─── Given information ───

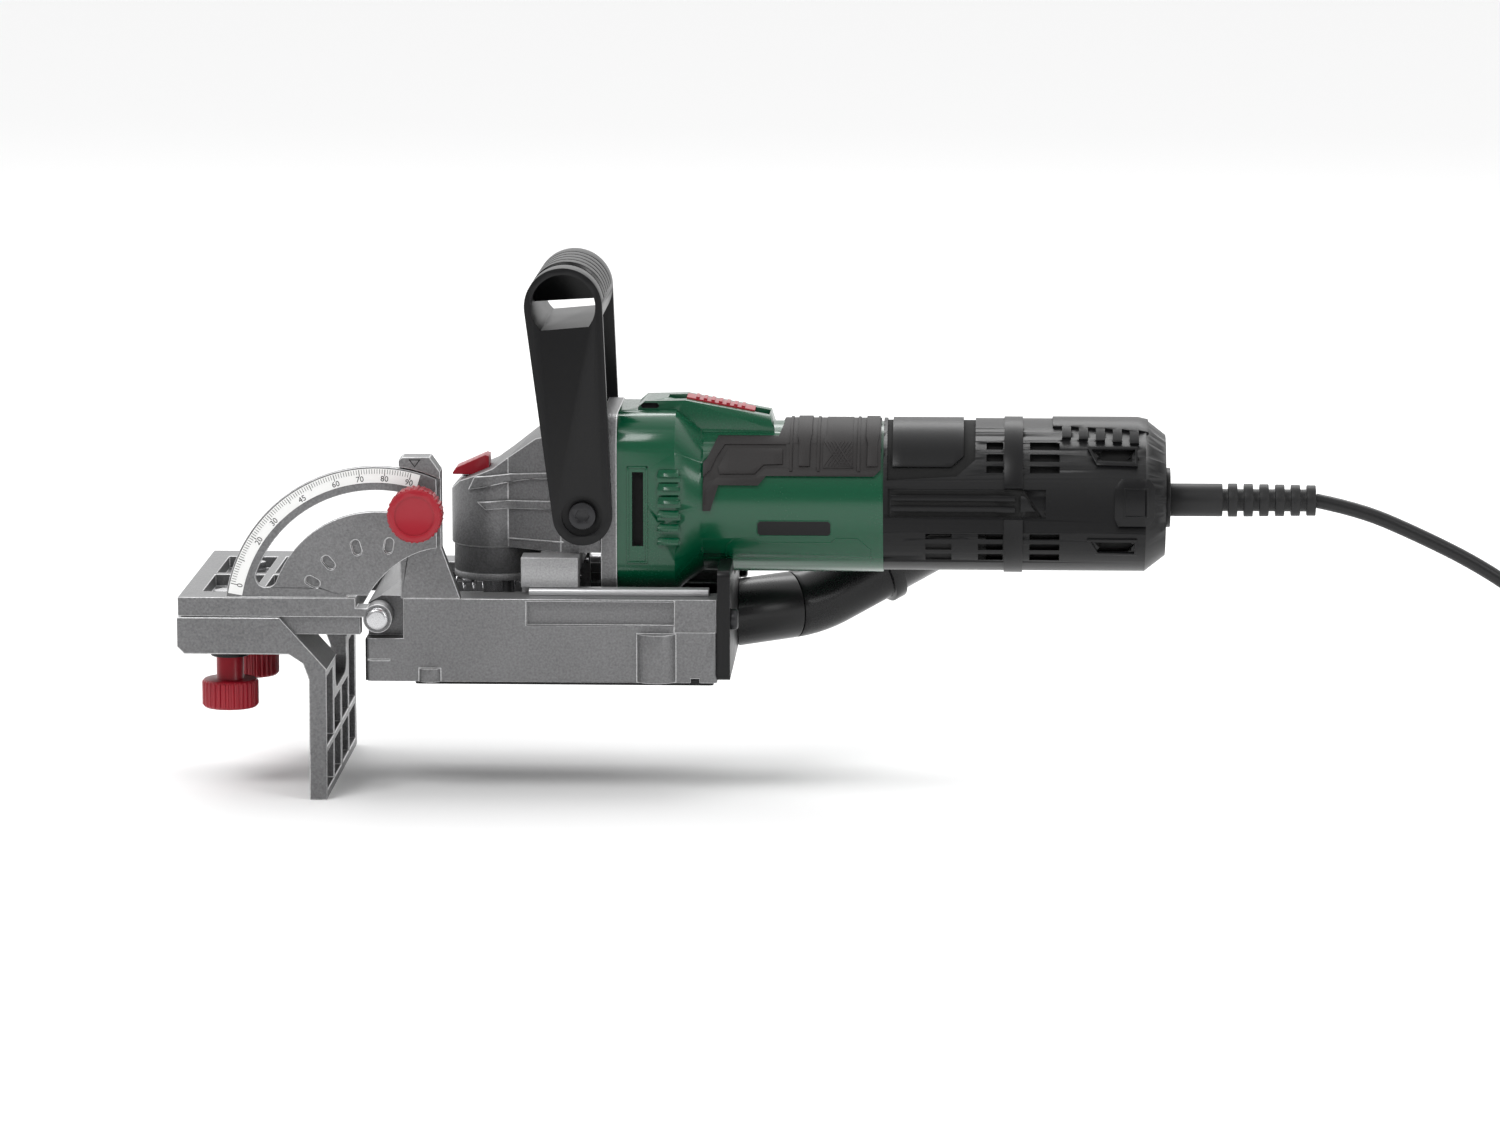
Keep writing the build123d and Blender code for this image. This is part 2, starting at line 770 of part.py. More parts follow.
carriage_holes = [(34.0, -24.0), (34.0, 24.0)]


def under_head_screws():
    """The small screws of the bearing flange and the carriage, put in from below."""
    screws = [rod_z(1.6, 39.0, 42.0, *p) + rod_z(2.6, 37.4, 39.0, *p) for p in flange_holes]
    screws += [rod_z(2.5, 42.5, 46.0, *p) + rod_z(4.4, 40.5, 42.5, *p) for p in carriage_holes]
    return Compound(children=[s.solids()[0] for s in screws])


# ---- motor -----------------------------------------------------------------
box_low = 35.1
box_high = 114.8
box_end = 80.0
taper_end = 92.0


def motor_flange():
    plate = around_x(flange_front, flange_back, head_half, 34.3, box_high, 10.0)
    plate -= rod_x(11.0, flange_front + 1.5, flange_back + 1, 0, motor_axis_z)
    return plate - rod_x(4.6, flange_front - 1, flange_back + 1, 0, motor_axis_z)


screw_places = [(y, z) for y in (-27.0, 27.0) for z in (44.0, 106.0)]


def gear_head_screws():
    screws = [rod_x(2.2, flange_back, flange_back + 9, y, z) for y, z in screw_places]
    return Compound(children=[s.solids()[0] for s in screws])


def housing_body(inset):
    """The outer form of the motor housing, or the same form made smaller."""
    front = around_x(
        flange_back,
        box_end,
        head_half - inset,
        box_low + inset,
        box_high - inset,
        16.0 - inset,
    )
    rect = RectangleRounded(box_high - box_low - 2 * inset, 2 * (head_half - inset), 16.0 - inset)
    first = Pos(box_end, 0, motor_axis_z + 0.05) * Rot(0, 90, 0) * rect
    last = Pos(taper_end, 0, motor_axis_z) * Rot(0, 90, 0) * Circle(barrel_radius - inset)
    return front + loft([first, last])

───

Task to complete — From the first line of the data through the line with "carriage_holes = [(34.0, -24.0), (34.0, 24.0)]", quote each line exactly and add nothing else.

Solved exercise —
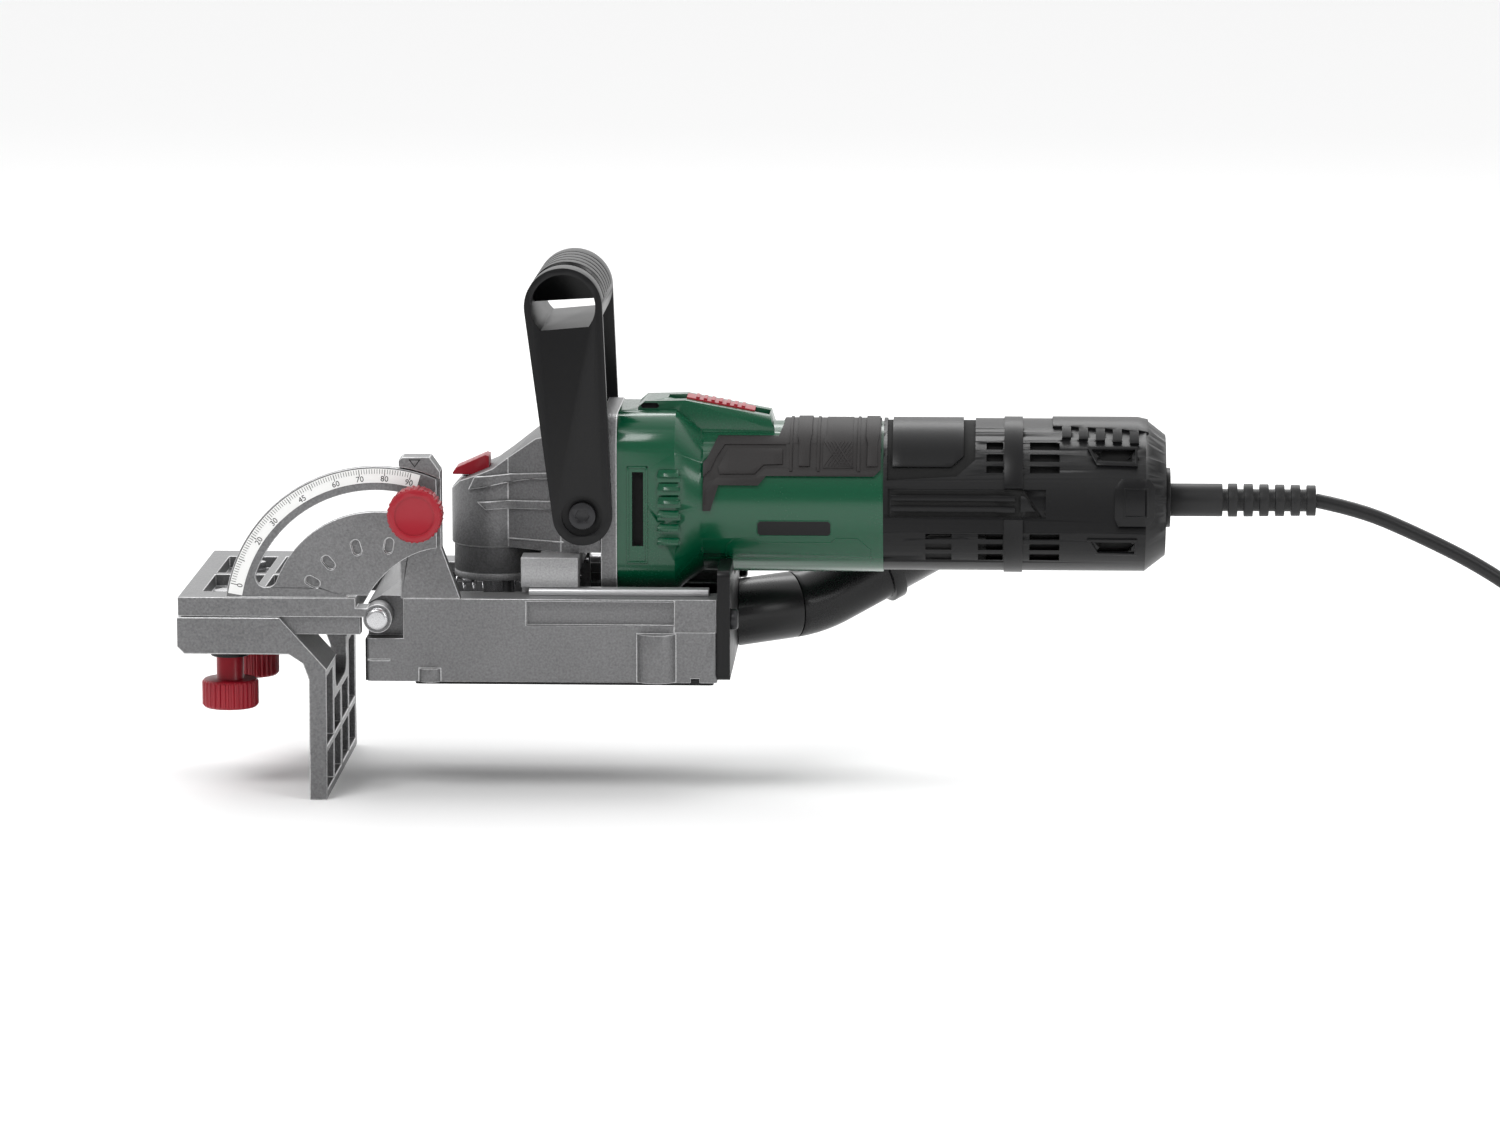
Keep writing the build123d and Blender code for this image. This is part 2, starting at line 770 of part.py. More parts follow.
carriage_holes = [(34.0, -24.0), (34.0, 24.0)]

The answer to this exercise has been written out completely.